* [EXERCISE INSTRUCTIONS]:
Would you quote the material below from its first line through the line containing "self.tree = tree", exactly and with both ends included?

* [SOURCE MATERIAL]:
——————
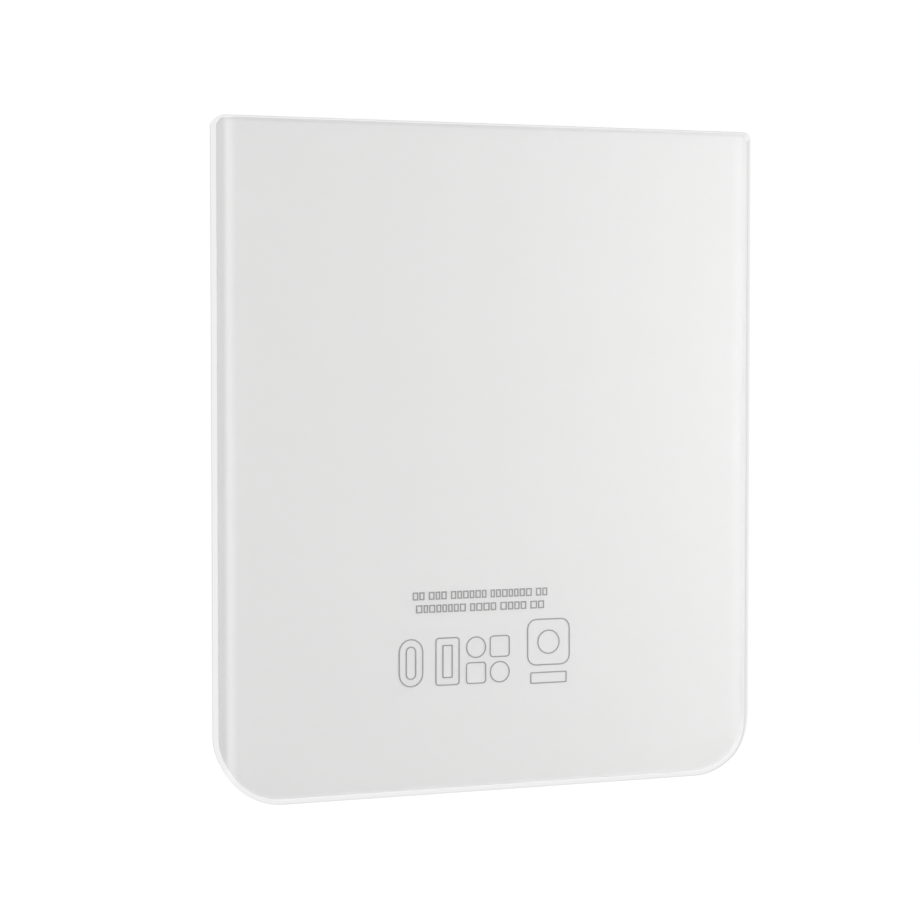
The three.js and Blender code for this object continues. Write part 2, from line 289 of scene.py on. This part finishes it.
# ---- Materials ----
class NodeTree:
    """Adds nodes to a node tree; an input is a plain value or another node's output."""

    def __init__(self, tree):
        self.tree = tree

    def add(self, kind, inputs=None, **settings):
        node = self.tree.nodes.new(kind)
        for key, value in settings.items():
            setattr(node, key, value)
        for key, value in (inputs or {}).items():
            self.feed(node.inputs[key], value)
        return node

    def feed(self, socket, value):
        if isinstance(value, bpy.types.NodeSocket):
            self.tree.links.new(value, socket)
        else:
            socket.default_value = value

    def maths(self, operation, *values):
        return self.add("ShaderNodeMath", dict(enumerate(values)), operation=operation).outputs[0]

    def spread(self, value, low, high, from_low=0.3, from_high=0.7, kind="LINEAR"):
        """Runs from low to high as the value runs from from_low to from_high."""
        inputs = {0: value, 1: from_low, 2: from_high, 3: low, 4: high}
        node = self.add("ShaderNodeMapRange", inputs, interpolation_type=kind)
        return node.outputs["Result"]


class Nodes(NodeTree):
    """One material and its node tree."""

    def __init__(self, name):
        self.material = bpy.data.materials.new(name)
        self.material.use_nodes = True
        super().__init__(self.material.node_tree)
        self.tree.nodes.clear()
        self.output = self.add("ShaderNodeOutputMaterial")

    def place(self):
        return self.add("ShaderNodeTexCoord").outputs["Object"]

    def stored(self, name):
        return self.add("ShaderNodeAttribute", attribute_name=name).outputs["Fac"]

    def squeezed_place(self, scale):
        return self.add("ShaderNodeMapping", {"Vector": self.place(), "Scale": scale}).outputs[0]

    def noise(self, scale, detail=3.0, roughness=0.5, vector=None):
        inputs = {"Scale": scale, "Detail": detail, "Roughness": roughness}
        inputs["Vector"] = vector or self.place()
        return self.add("ShaderNodeTexNoise", inputs).outputs["Fac"]

    def cells(self, scale, vector=None):
        inputs = {"Scale": scale, "Vector": vector or self.place()}
        return self.add("ShaderNodeTexVoronoi", inputs).outputs["Distance"]

    def blend(self, share, first, second):
        node = self.add("ShaderNodeMix", data_type="RGBA")
        self.feed(node.inputs[0], share)
        self.feed(node.inputs[6], first)
        self.feed(node.inputs[7], second)
        return node.outputs[2]

    def bump(self, height, distance_mm):
        inputs = {"Height": height, "Distance": distance_mm * MM, "Strength": 1.0}
        return self.add("ShaderNodeBump", inputs).outputs["Normal"]

    def principled(self, **inputs):
        named = {key.replace("_", " "): value for key, value in inputs.items()}
        self.show(self.add("ShaderNodeBsdfPrincipled", named).outputs[0])

    def show(self, shader_output):
        self.tree.links.new(shader_output, self.output.inputs["Surface"])


def grey(value, warm=0.0):
    return (value * (1 + warm), value, value * (1 - warm), 1.0)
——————
* [EXPECTED ANSWER]:
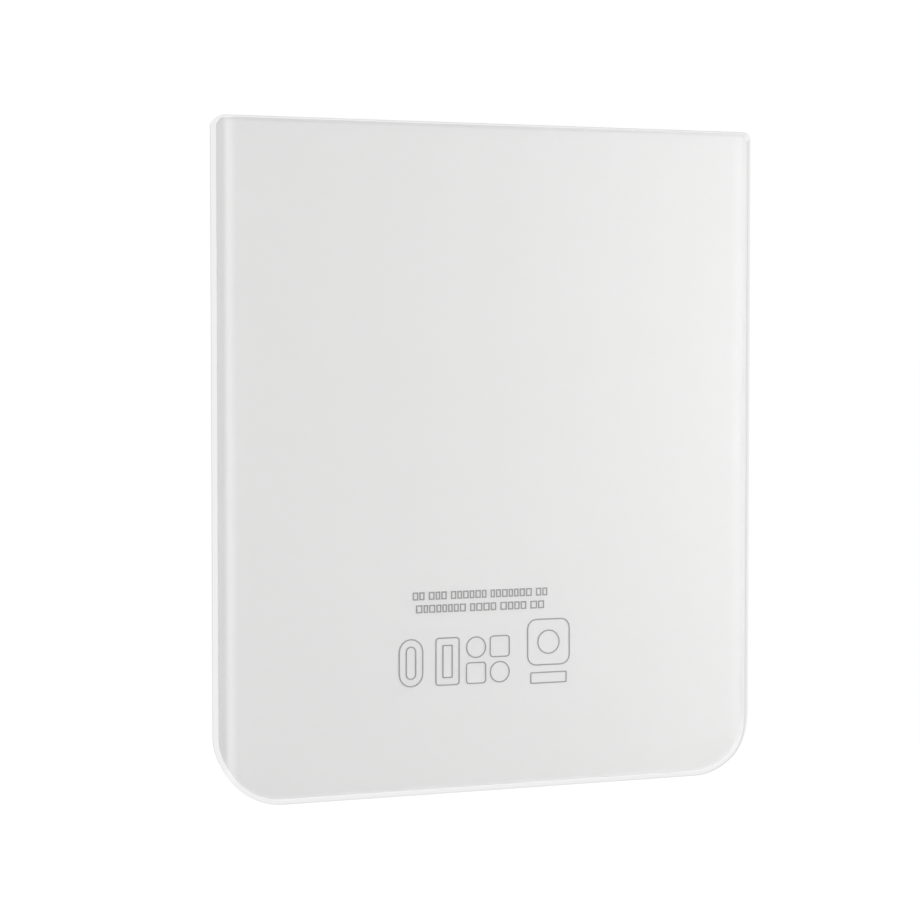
The three.js and Blender code for this object continues. Write part 2, from line 289 of scene.py on. This part finishes it.
# ---- Materials ----
class NodeTree:
    """Adds nodes to a node tree; an input is a plain value or another node's output."""

    def __init__(self, tree):
        self.tree = tree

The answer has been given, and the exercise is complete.